You have to understand what the in-state is that you're after and you have to work backwards from that in-state with the plan to get it. We went to war without adequate forces. We went without an adequate strategy for success. This administration still doesn't have an adequate strategy for success. In a democracy, leaders are held accountable.

The last time I checked, the Constitution didn't say that we should spend our democracy for war. Now in Rome they did that. In ancient Rome, they appointed a dictator and they suspended democracy when the Roman Republic was in danger. And they eventually ended up with a permanent dictator through that process.

We're in a democracy, we hold our president accountable. He's held accountable throughout his term and the people vote on it. And part of that accountability is, for his actions and his leadership. Nothing personal. He seems to be a fine fellow. I don't know 'em personally. But the foreign policy of the United States, and particularly the war in Iraq, has been a big mistake.

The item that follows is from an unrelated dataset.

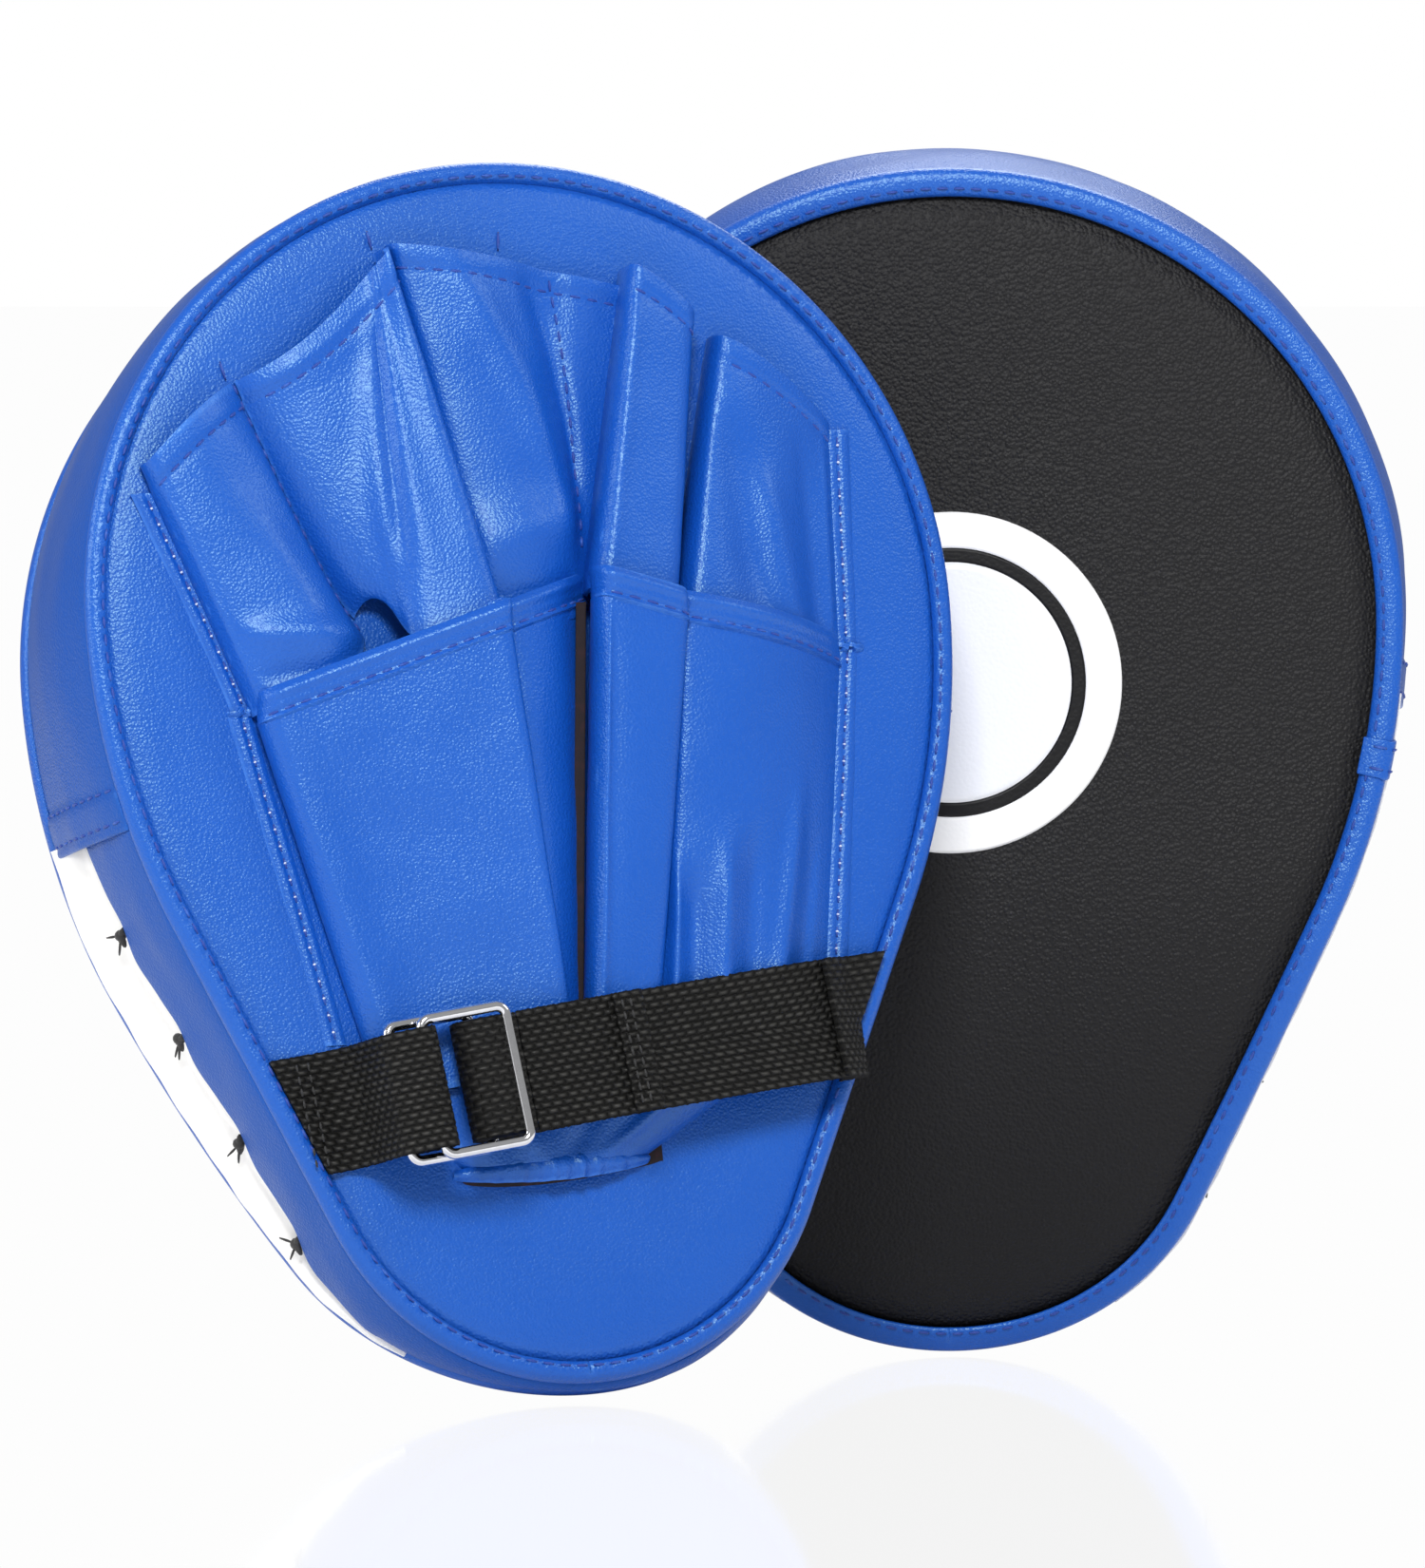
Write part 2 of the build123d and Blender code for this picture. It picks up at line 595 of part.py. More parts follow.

It's costing hundreds of billions of dollars, hundreds of lives. American lives. It's wrecked our previous alliance system in foreign policy and we've got another problem at home. We've lost over 3 million jobs, and when you lose jobs, you lose families. You lose -- these are not statistics, these are human beings who have lost their means of livelihood. These are men and women who've lost their self-respect, who've lost a piece of their identity. This is a man who is an executive responsible for the activities of a large firm who, three weeks later, is trying to sell Toyotas.

DAN RATHER: We'll come back to jobs and the economy, which I know you feel strongly about.

GEN. WESLEY CLARK: So, but-- but--

DAN RATHER: Go ahead.

GEN. WESLEY CLARK: But Dan, what I have to say is that I agree that national security is very important, but this administration got us into a mess in Iraq. I'll get us out of that mess so we can focus on our domestic needs.